┌─ Information provided
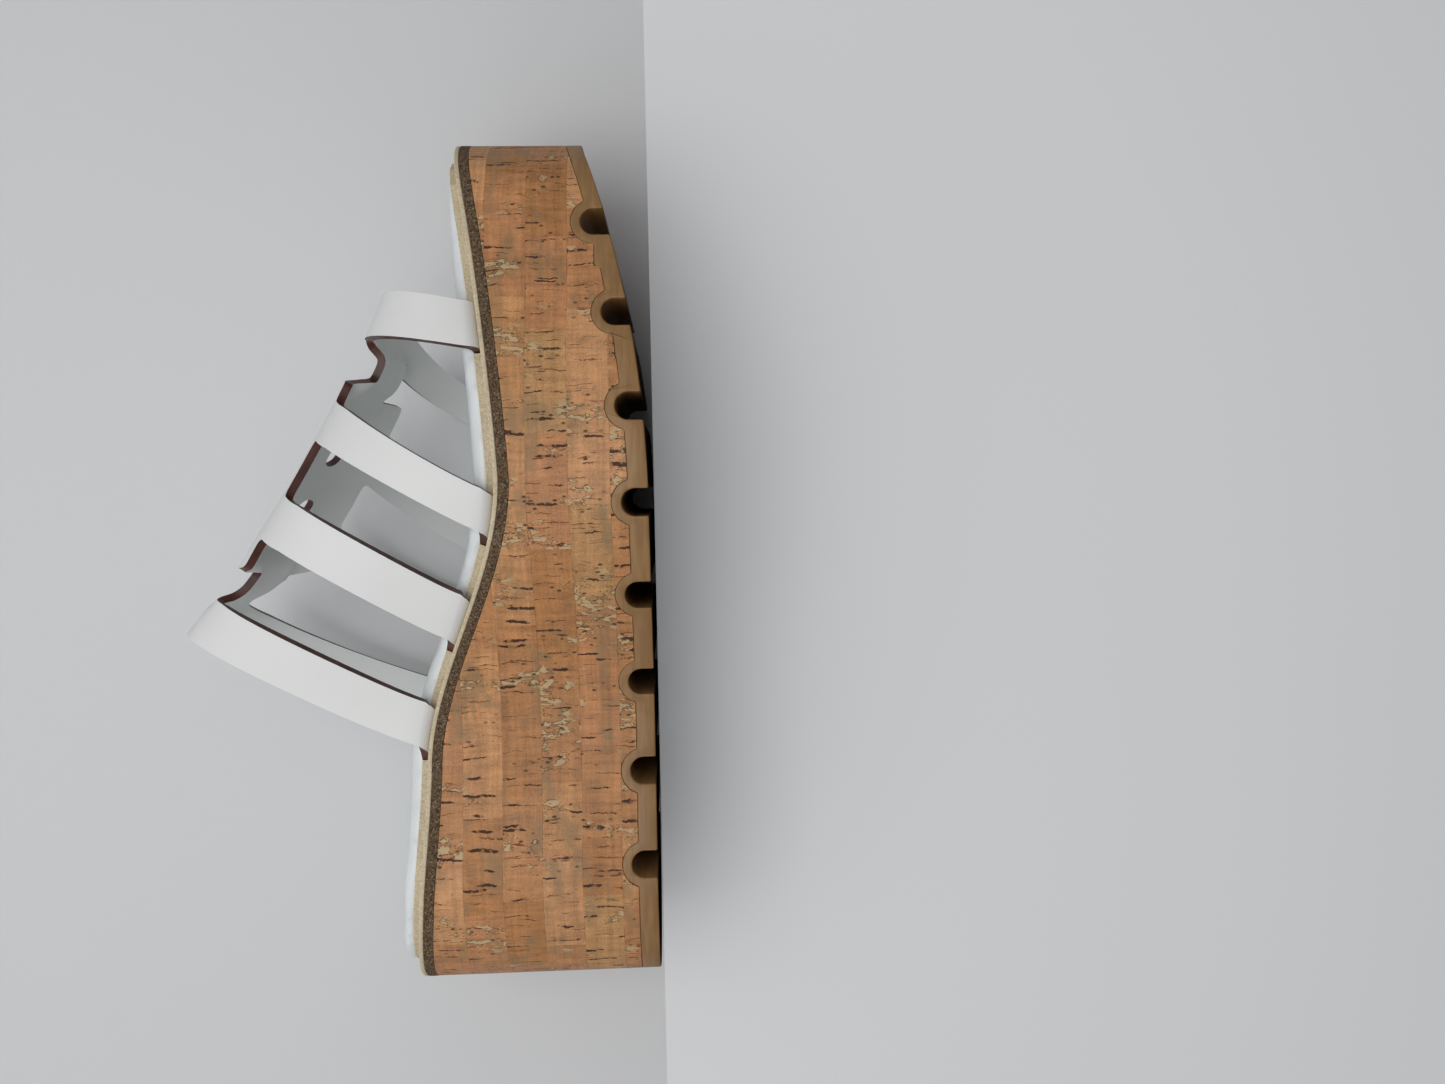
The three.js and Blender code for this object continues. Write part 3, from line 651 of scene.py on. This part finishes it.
def treadLine():  # underside from heel to toe, through every groove
    clear = sole["grooveWidth"] / 2 + 2 * mm
    plain = [x for x in steps(-halfLength, halfLength, sole["treadGap"])
             if all(abs(x - m) > clear for m in grooves)]
    plain += [-halfLength - sole["past"], halfLength + sole["past"]]
    line = []
    for x in sorted(plain + grooves):
        line += grooveWall(x) if x in grooves else [(x, soleBottom(x))]
    return line


def crownLine():  # top of the rubber from toe to heel
    reach = sole["grooveWidth"] / 2 + sole["grooveWall"] + 0.7 * mm
    ends = [-halfLength - sole["past"], halfLength + sole["past"]]
    marks = [x for x in steps(*ends, sole["crownGap"]) if all(abs(x - m) > reach for m in grooves)]
    for middle in grooves:
        marks += steps(middle - reach, middle + reach, sole["humpGap"])
    return [(x, soleCrown(x)) for x in sorted(marks + ends, reverse=True)]


def makeOutsole():
    line = treadLine() + crownLine()
    piece = loopPiece("soleRubber", [(x, -sole["halfWidth"], z) for x, z in line])
    extrudeAll(piece, (0, 2 * sole["halfWidth"], 0))
    radius = sole["grooveWidth"] / 2
    loop = [(x, y, -0.02) for x, y, _ in outlineLoop(sole["corners"])
            if all(abs(abs(x - m) - radius) > 0.8 * mm for m in grooves)]
    prism = loopPiece("soleOutline", loop)
    extrudeAll(prism, (0, 0, 0.08))
    modify(piece, "BOOLEAN", operation="INTERSECT", solver="EXACT", object=prism)
    bpy.data.objects.remove(prism)
    modify(piece, "BEVEL", width=sole["lipRound"], segments=3, limit_method="ANGLE",
           angle_limit=math.radians(40), use_clamp_overlap=False, miter_outer="MITER_ARC")
    finishPiece(piece, ["outsole"], [rubber])


print("outsole start")
makeOutsole()

# cork wrap
wrap = {"thickness": 1.2 * mm, "seam": 0.06 * mm, "corners": 2400, "rows": 6, "boards": 4.28 * mm}


def makeCorkWrap():
    loop = outlineLoop(wrap["corners"])
    piece = loopPiece("corkWrap", [(x, y, 0) for x, y, _ in loop], filled=False)
    extrudeAll(piece, (0, 0, 1))
    length = loop[-1][2] + loop[1][2]
    layer = piece.data.uv_layers.new(name="veneer")
    for face in piece.data.polygons:
        runs = [loop[i % wrap["corners"]][2] for i in face.vertices]
        closing = max(runs) - min(runs) > length / 2
        for index, run in zip(face.loop_indices, runs):
            layer.data[index].uv = (run + length if closing and run < length / 2 else run, 0)
    sliceAt(piece, 2, [i / wrap["rows"] for i in range(1, wrap["rows"])])
    for vertex in piece.data.vertices:
        x, share = vertex.co.x, vertex.co.z
        vertex.co.z = (soleCrown(x) + wrap["seam"]) * (1 - share) + (boardTop(x) - wrap["boards"]) * share
    layer = piece.data.uv_layers["veneer"]
    for corner in piece.data.loops:
        layer.data[corner.index].uv.y = piece.data.vertices[corner.vertex_index].co.z
    modify(piece, "SOLIDIFY", thickness=wrap["thickness"], offset=-1)
    finishPiece(piece, ["cork_wrap"], [cork])


print("cork wrap start")
makeCorkWrap()

# boards
boards = {
    "topThickness": 1.3 * mm, "midThickness": 2.75 * mm, "seam": 0.08 * mm, "rim": 0.3 * mm,
    "rawness": 0.16 * mm, "fibre": 0.7 * mm,
}


def roughenWall(piece, depth, size):  # a raw cut edge is never quite even
    for vertex in piece.data.vertices:
        if abs(vertex.normal.z) < 0.8:
            swing = noise.noise(vertex.co / size) + 0.5 * noise.noise(vertex.co / (size * 0.4))
            vertex.co += vertex.normal * swing * depth


def makeBoards():
    top = boards["topThickness"]
    lowest = top + boards["seam"] + boards["midThickness"]
    brown = layerPiece("brownBoardEdge", lambda x: boardTop(x) - lowest,
                       lambda x: boardTop(x) - top - boards["seam"], corners=1100, rows=5)
    roughenWall(brown, boards["rawness"], boards["fibre"])
    finishPiece(brown, ["midsole_board"], [brownBoard], 60)
    cream = layerPiece("creamInsoleBoard", lambda x: boardTop(x) - top, boardTop, corners=700, rows=1)
    modify(cream, "BEVEL", width=boards["rim"], segments=3, limit_method="ANGLE",
           angle_limit=math.radians(50), use_clamp_overlap=False)
    finishPiece(cream, ["insole_board"], [creamBoard])


print("boards start")
makeBoards()

# footbed
pad = {
    "inset": 4.0 * mm, "foot": 0.5 * mm, "height": 6.1 * mm, "toeHeight": 4.6 * mm, "voxel": 2.0 * mm,
    "push": 0.8 * mm, "frames": 20, "recess": 2.9 * mm, "lip": 2.4 * mm,
    "thinFrom": 70 * mm, "thinTo": 122 * mm, "rim": 2.2 * mm, "pressure": 4, "quality": 4,
}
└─
> Objective: Extract all lines as given.

> Exercise result:
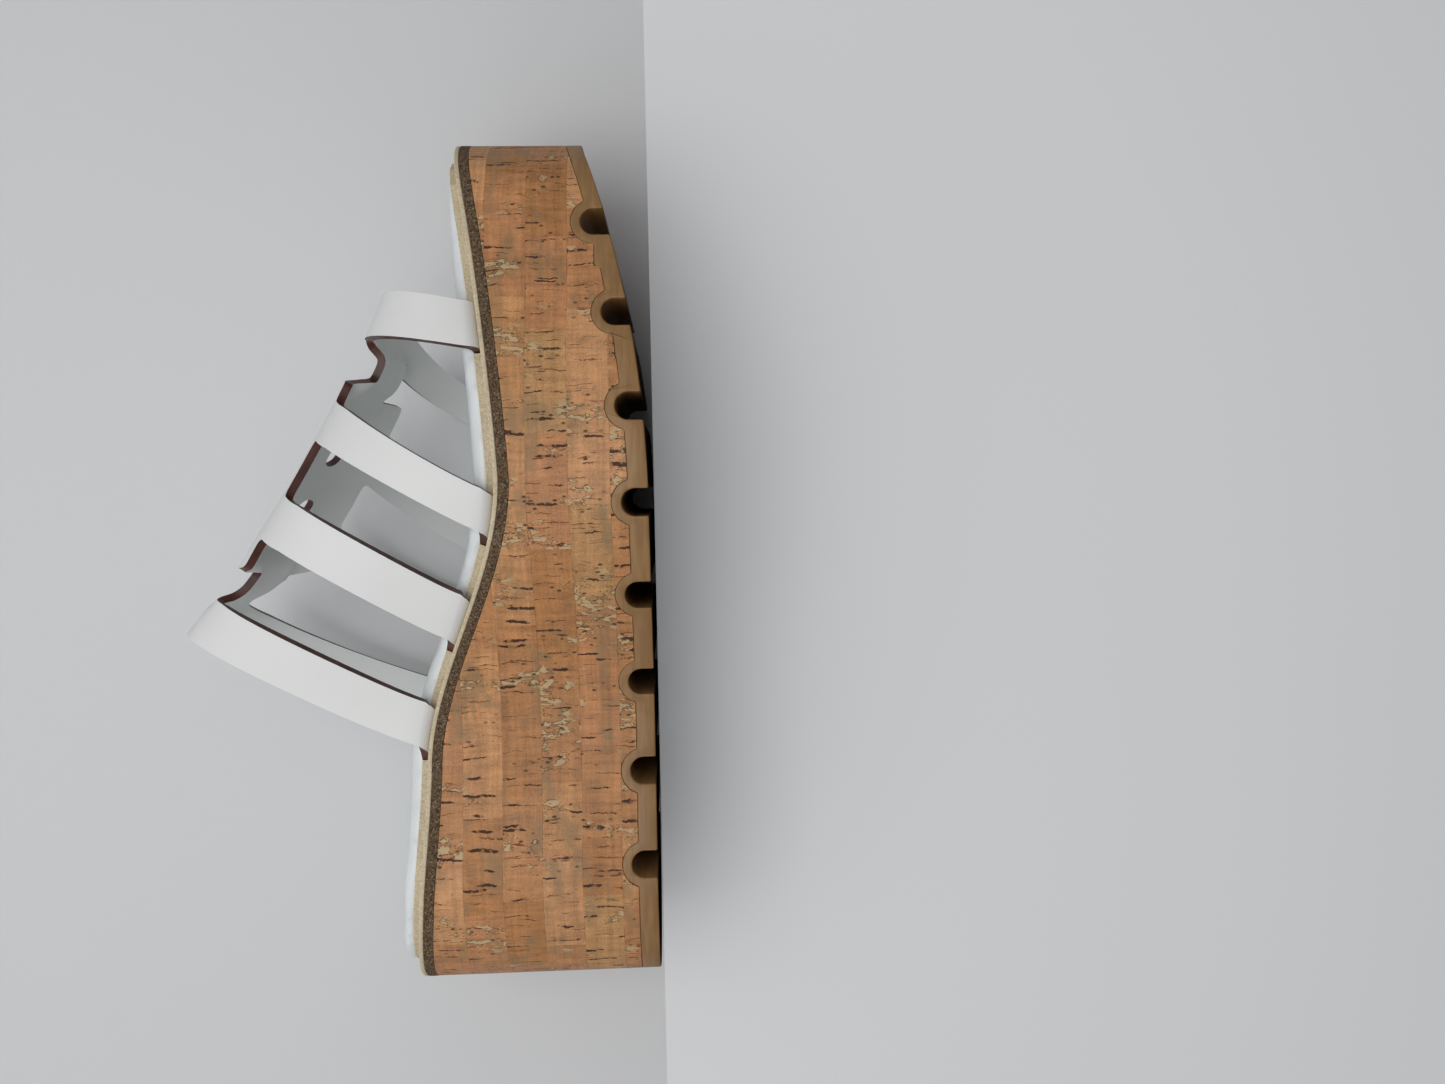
The three.js and Blender code for this object continues. Write part 3, from line 651 of scene.py on. This part finishes it.
def treadLine():  # underside from heel to toe, through every groove
    clear = sole["grooveWidth"] / 2 + 2 * mm
    plain = [x for x in steps(-halfLength, halfLength, sole["treadGap"])
             if all(abs(x - m) > clear for m in grooves)]
    plain += [-halfLength - sole["past"], halfLength + sole["past"]]
    line = []
    for x in sorted(plain + grooves):
        line += grooveWall(x) if x in grooves else [(x, soleBottom(x))]
    return line


def crownLine():  # top of the rubber from toe to heel
    reach = sole["grooveWidth"] / 2 + sole["grooveWall"] + 0.7 * mm
    ends = [-halfLength - sole["past"], halfLength + sole["past"]]
    marks = [x for x in steps(*ends, sole["crownGap"]) if all(abs(x - m) > reach for m in grooves)]
    for middle in grooves:
        marks += steps(middle - reach, middle + reach, sole["humpGap"])
    return [(x, soleCrown(x)) for x in sorted(marks + ends, reverse=True)]


def makeOutsole():
    line = treadLine() + crownLine()
    piece = loopPiece("soleRubber", [(x, -sole["halfWidth"], z) for x, z in line])
    extrudeAll(piece, (0, 2 * sole["halfWidth"], 0))
    radius = sole["grooveWidth"] / 2
    loop = [(x, y, -0.02) for x, y, _ in outlineLoop(sole["corners"])
            if all(abs(abs(x - m) - radius) > 0.8 * mm for m in grooves)]
    prism = loopPiece("soleOutline", loop)
    extrudeAll(prism, (0, 0, 0.08))
    modify(piece, "BOOLEAN", operation="INTERSECT", solver="EXACT", object=prism)
    bpy.data.objects.remove(prism)
    modify(piece, "BEVEL", width=sole["lipRound"], segments=3, limit_method="ANGLE",
           angle_limit=math.radians(40), use_clamp_overlap=False, miter_outer="MITER_ARC")
    finishPiece(piece, ["outsole"], [rubber])


print("outsole start")
makeOutsole()

# cork wrap
wrap = {"thickness": 1.2 * mm, "seam": 0.06 * mm, "corners": 2400, "rows": 6, "boards": 4.28 * mm}


def makeCorkWrap():
    loop = outlineLoop(wrap["corners"])
    piece = loopPiece("corkWrap", [(x, y, 0) for x, y, _ in loop], filled=False)
    extrudeAll(piece, (0, 0, 1))
    length = loop[-1][2] + loop[1][2]
    layer = piece.data.uv_layers.new(name="veneer")
    for face in piece.data.polygons:
        runs = [loop[i % wrap["corners"]][2] for i in face.vertices]
        closing = max(runs) - min(runs) > length / 2
        for index, run in zip(face.loop_indices, runs):
            layer.data[index].uv = (run + length if closing and run < length / 2 else run, 0)
    sliceAt(piece, 2, [i / wrap["rows"] for i in range(1, wrap["rows"])])
    for vertex in piece.data.vertices:
        x, share = vertex.co.x, vertex.co.z
        vertex.co.z = (soleCrown(x) + wrap["seam"]) * (1 - share) + (boardTop(x) - wrap["boards"]) * share
    layer = piece.data.uv_layers["veneer"]
    for corner in piece.data.loops:
        layer.data[corner.index].uv.y = piece.data.vertices[corner.vertex_index].co.z
    modify(piece, "SOLIDIFY", thickness=wrap["thickness"], offset=-1)
    finishPiece(piece, ["cork_wrap"], [cork])


print("cork wrap start")
makeCorkWrap()

# boards
boards = {
    "topThickness": 1.3 * mm, "midThickness": 2.75 * mm, "seam": 0.08 * mm, "rim": 0.3 * mm,
    "rawness": 0.16 * mm, "fibre": 0.7 * mm,
}


def roughenWall(piece, depth, size):  # a raw cut edge is never quite even
    for vertex in piece.data.vertices:
        if abs(vertex.normal.z) < 0.8:
            swing = noise.noise(vertex.co / size) + 0.5 * noise.noise(vertex.co / (size * 0.4))
            vertex.co += vertex.normal * swing * depth


def makeBoards():
    top = boards["topThickness"]
    lowest = top + boards["seam"] + boards["midThickness"]
    brown = layerPiece("brownBoardEdge", lambda x: boardTop(x) - lowest,
                       lambda x: boardTop(x) - top - boards["seam"], corners=1100, rows=5)
    roughenWall(brown, boards["rawness"], boards["fibre"])
    finishPiece(brown, ["midsole_board"], [brownBoard], 60)
    cream = layerPiece("creamInsoleBoard", lambda x: boardTop(x) - top, boardTop, corners=700, rows=1)
    modify(cream, "BEVEL", width=boards["rim"], segments=3, limit_method="ANGLE",
           angle_limit=math.radians(50), use_clamp_overlap=False)
    finishPiece(cream, ["insole_board"], [creamBoard])


print("boards start")
makeBoards()

# footbed
pad = {
    "inset": 4.0 * mm, "foot": 0.5 * mm, "height": 6.1 * mm, "toeHeight": 4.6 * mm, "voxel": 2.0 * mm,
    "push": 0.8 * mm, "frames": 20, "recess": 2.9 * mm, "lip": 2.4 * mm,
    "thinFrom": 70 * mm, "thinTo": 122 * mm, "rim": 2.2 * mm, "pressure": 4, "quality": 4,
}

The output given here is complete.